Kinderkultur im Schatten

Auch andere Zumutungen an das junge Publikum sind ihm ein Dorn im Auge. Bereits bei den ersten Planungen des "Dschungel", der Anfang Oktober in seine zweite Spielsaison startet, tauchten Fragen auf, ob man damit nicht dem etablierten "Theater der Jugend" Konkurrenz mache. Gegenfrage: Im Erwachsenen-Bereich rittern jeden Abend zig Bühnen um die Gunst des Publikums. "Und jeder findet das völlig in Ordnung", betont Rabl. Dazu kommt noch: Künstler, die für und mit Kindern und Jugendlichen arbeiten, umgibt hierzulande immer noch der Geruch des Scheiterns. Gleichsam nach dem Motto: Für eine "richtige" Theaterkarriere hat es wohl nicht gereicht; oder für eine richtige Maler- bzw. Schriftsteller-Karriere. Vielleicht ist das auch der Grund, warum sich viel zu selten junge Absolventen des Schauspiel-Konservatoriums auf den Bühnen für junge Leute wiederfinden. Anderswo, etwa in den Niederlanden oder in Belgien, ist das nicht so.

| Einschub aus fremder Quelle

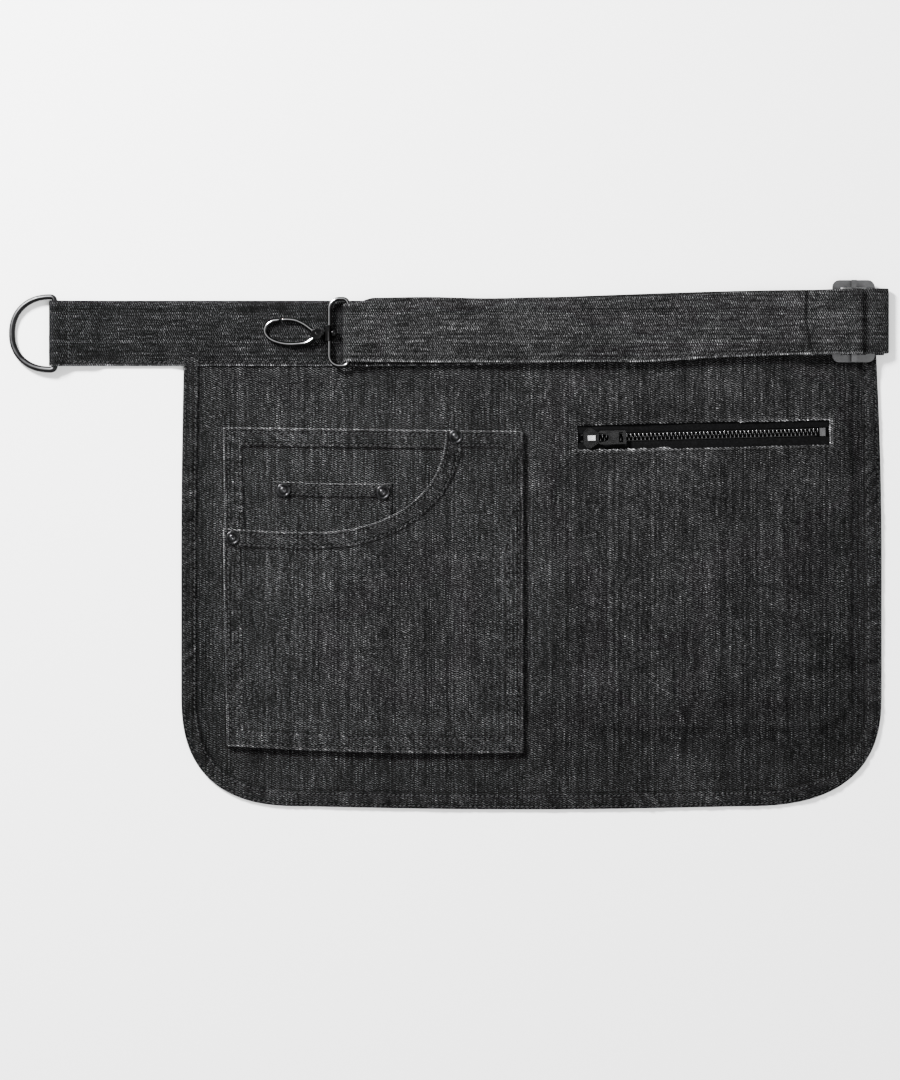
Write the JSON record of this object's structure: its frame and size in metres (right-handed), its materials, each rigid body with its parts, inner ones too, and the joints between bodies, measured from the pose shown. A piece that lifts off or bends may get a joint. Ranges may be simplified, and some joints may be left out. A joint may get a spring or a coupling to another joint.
{
  "type": "waist apron",
  "caption": "Denim waist apron laid flat: a round-cornered panel with a patch pocket, coin pocket and zip pocket, on a belt with a D ring, snap hook and tri-glide.",
  "frame": {"origin": "centre of the laid-out apron's box, on the surface it lies on", "axes": "+X along the belt towards the tri-glide, +Y up the apron towards the belt, +Z out of its front"},
  "size_m": [0.564, 0.339, 0.0126],
  "materials": {
    "denim": "washed charcoal twill with vertical slubs",
    "belt_denim": "washed charcoal twill with slubs along the belt",
    "pocketing": "plain dark cotton pocketing",
    "zip_tape": "black herringbone tape",
    "zip_metal": "polished gunmetal",
    "rivet_metal": "antique gunmetal",
    "ring_metal": "satin dark nickel",
    "hook_metal": "polished black nickel",
    "glide_metal": "satin dark nickel"
  },
  "bodies": {
    "apron": {"apron_body": "denim", "waistband": "belt_denim", "strap": "belt_denim", "pocket_back": "denim", "pocket_front": "denim", "coin_pocket": "denim", "zip_pocket_bag": "pocketing", "zip_tape_upper": "zip_tape", "zip_tape_lower": "zip_tape", "zip_teeth_upper": "zip_metal", "zip_teeth_lower": "zip_metal", "zip_slider": "zip_metal", "zip_bottom_stop": "zip_metal", "zip_top_stop_upper": "zip_metal", "zip_top_stop_lower": "zip_metal", "rivet_scoop_low": "rivet_metal", "rivet_scoop_high": "rivet_metal", "rivet_coin_left": "rivet_metal", "rivet_coin_right": "rivet_metal", "tri_glide": "glide_metal"},
    "tab_ring": {"d_ring": "ring_metal"},
    "hook_ring": {"strap_ring": "hook_metal"},
    "hook_frame": {"snap_hook": "hook_metal"},
    "gate_arm": {"hook_gate": "hook_metal"},
    "pull_tab": {"zip_pull": "zip_metal"}
  },
  "joints": [
    {"name": "d_ring_swing", "type": "hinge", "parent": "apron", "child": "tab_ring", "pos_m": [-0.25249, 0.1355, 0.004], "axis": [0, 1, 0], "range_deg": [0, 150]},
    {"name": "ring_swing", "type": "hinge", "parent": "apron", "child": "hook_ring", "pos_m": [-0.06449, 0.136, 0.0075], "axis": [0, 1, 0], "range_deg": [0, 120]},
    {"name": "hook_swivel", "type": "hinge", "parent": "hook_ring", "child": "hook_frame", "pos_m": [-0.07648, 0.1355, 0.00698], "axis": [0.9991, 0, 0.0431], "range_deg": [-3, 3]},
    {"name": "gate_hinge", "type": "hinge", "parent": "hook_frame", "child": "gate_arm", "pos_m": [-0.08497, 0.1349, 0.00662], "axis": [-0.0431, 0, 0.9991], "range_deg": [0, 25], "stiffness_Nm_per_rad": 0.003},
    {"name": "pull_flip", "type": "hinge", "parent": "apron", "child": "pull_tab", "pos_m": [0.09113, 0.06838, 0.0069], "axis": [0.0267, -0.9996, 0], "range_deg": [0, 170]}
  ]
}
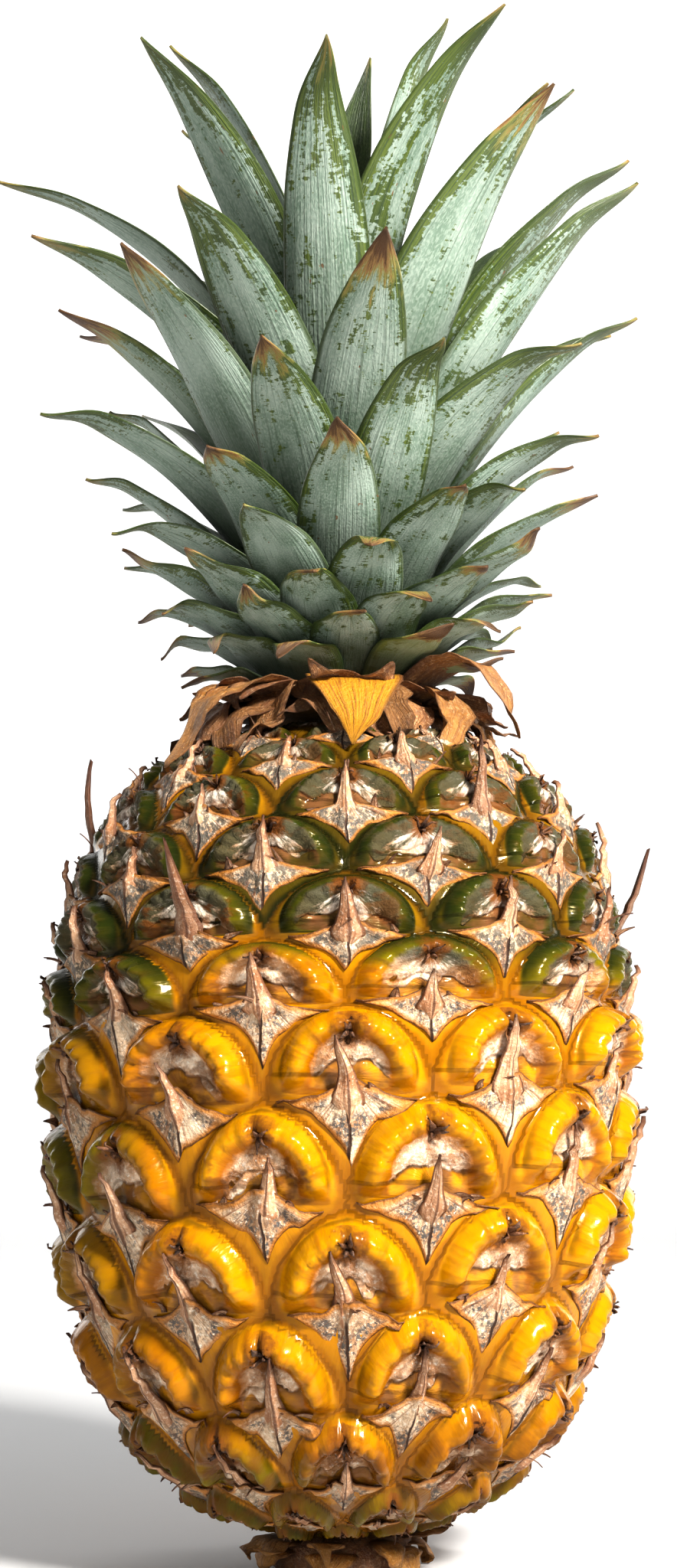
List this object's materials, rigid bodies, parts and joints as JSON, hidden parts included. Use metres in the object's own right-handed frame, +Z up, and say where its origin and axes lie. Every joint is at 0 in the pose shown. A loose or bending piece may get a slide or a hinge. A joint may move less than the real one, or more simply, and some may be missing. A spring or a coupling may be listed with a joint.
{
  "type": "pineapple",
  "caption": "Ripe whole pineapple standing upright on its cut stalk, with spiralled eyes, spiny papery bracts and a full crown of pointed leaves.",
  "frame": {"origin": "centre of the stalk's flat cut face, on the surface the fruit stands on", "axes": "+Z up along the fruit's axis to the crown, -Y towards the front, +X to the right seen from the front"},
  "size_m": [0.1268, 0.1165, 0.299],
  "materials": {
    "rind": "waxy, golden with olive and tan",
    "dry_stalk": "dry, fibrous",
    "withered_leaf": "dry, papery",
    "crown_leaf": "matt silvery scurf over green"
  },
  "bodies": {
    "root": {"fruit": "rind", "cut_stalk": "dry_stalk", "withered_collar": "withered_leaf", "crown_stem": "crown_leaf", "leaf_01": "crown_leaf", "leaf_02": "crown_leaf", "leaf_03": "crown_leaf", "leaf_04": "crown_leaf", "leaf_05": "crown_leaf", "leaf_06": "crown_leaf", "leaf_07": "crown_leaf", "leaf_08": "crown_leaf", "leaf_09": "crown_leaf", "leaf_10": "crown_leaf", "leaf_11": "crown_leaf", "leaf_12": "crown_leaf", "leaf_13": "crown_leaf", "leaf_14": "crown_leaf", "leaf_15": "crown_leaf", "leaf_16": "crown_leaf", "leaf_17": "crown_leaf", "leaf_18": "crown_leaf", "leaf_19": "crown_leaf", "leaf_20": "crown_leaf", "leaf_21": "crown_leaf", "leaf_22": "crown_leaf", "leaf_23": "crown_leaf", "leaf_24": "crown_leaf", "leaf_25": "crown_leaf", "leaf_26": "crown_leaf", "leaf_27": "crown_leaf", "leaf_28": "crown_leaf", "leaf_29": "crown_leaf", "leaf_30": "crown_leaf", "leaf_31": "crown_leaf", "leaf_32": "crown_leaf", "leaf_33": "crown_leaf", "leaf_34": "crown_leaf", "leaf_35": "crown_leaf", "leaf_36": "crown_leaf", "leaf_37": "crown_leaf", "leaf_38": "crown_leaf", "leaf_39": "crown_leaf", "leaf_40": "crown_leaf", "leaf_41": "crown_leaf", "leaf_42": "crown_leaf", "leaf_43": "crown_leaf", "leaf_44": "crown_leaf", "leaf_45": "crown_leaf", "leaf_46": "crown_leaf", "leaf_47": "crown_leaf", "leaf_48": "crown_leaf", "leaf_49": "crown_leaf", "leaf_50": "crown_leaf", "leaf_51": "crown_leaf", "leaf_52": "crown_leaf", "leaf_53": "crown_leaf", "leaf_54": "crown_leaf", "leaf_55": "crown_leaf"}
  },
  "joints": []
}
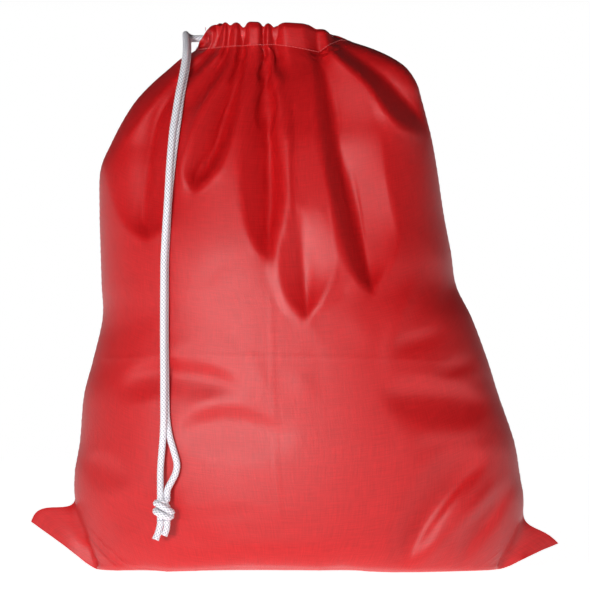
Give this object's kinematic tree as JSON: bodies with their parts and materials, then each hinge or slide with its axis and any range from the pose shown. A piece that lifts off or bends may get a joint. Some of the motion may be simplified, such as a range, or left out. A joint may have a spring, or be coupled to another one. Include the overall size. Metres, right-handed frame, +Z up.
{
  "type": "stuff sack",
  "caption": "Filled-out cloth sack on its base with a gathered hem and a doubled white drawcord knotted at its free ends.",
  "frame": {"origin": "middle of the base on the floor", "axes": "+Z up; -Y is the front, where the cord hangs; +X is to the right seen from the front; the side and bottom seams lie in the plane Y = 0"},
  "size_m": [0.512, 0.2684, 0.53],
  "materials": {
    "sack_cloth": "smooth plain-woven nylon with a satin sheen",
    "thread": "matched sewing thread",
    "cord": "round braid, slightly glossy"
  },
  "bodies": {
    "sack": {"front_panel": "sack_cloth", "back_panel": "sack_cloth", "left_corner_ear": "sack_cloth", "right_corner_ear": "sack_cloth", "bottom_seam": "sack_cloth", "left_side_seam": "sack_cloth", "right_side_seam": "sack_cloth", "casing_left_end": "sack_cloth", "casing_right_end": "sack_cloth", "exit_bartacks": "thread", "drawcord_exit_bends": "cord", "drawcord_far_bend": "cord"},
    "mouth_front": {"casing_front": "sack_cloth", "casing_thread_front": "thread", "drawcord_front_run": "cord"},
    "mouth_back": {"casing_back": "sack_cloth", "casing_thread_back": "thread", "drawcord_back_run": "cord"},
    "drawcord": {"drawcord_front_strand": "cord", "drawcord_back_strand": "cord", "drawcord_knot": "cord", "drawcord_ends": "cord"}
  },
  "joints": [
    {"name": "mouth_open", "type": "slide", "parent": "sack", "child": "mouth_front", "axis": [0, -1, 0], "range_m": [0, 0.04]},
    {"name": "mouth_open_back", "type": "slide", "parent": "sack", "child": "mouth_back", "axis": [0, 1, 0], "range_m": [0, 0.04]},
    {"name": "drawcord_draw", "type": "slide", "parent": "sack", "child": "drawcord", "axis": [0, -0.1483, 0.9889], "range_m": [0, 0.08]}
  ],
  "couplings": [
    {"joint": "mouth_open_back", "follows": "mouth_open", "ratio": 1},
    {"joint": "drawcord_draw", "follows": "mouth_open", "ratio": 2}
  ]
}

Ob Landesausstellungen oder Kinderfilm-Festivals: Die Kinderkultur muss auch heute noch oftmals ohne nachhaltige Strukturen und verlässliche Absicherungen auskommen. Nur ein Beispiel: Rabls Initiative zur Schaffung eines österreichweiten Spielstätten-Netzwerkes kam bislang über erste Besprechungen mit dem Bund nicht hinaus.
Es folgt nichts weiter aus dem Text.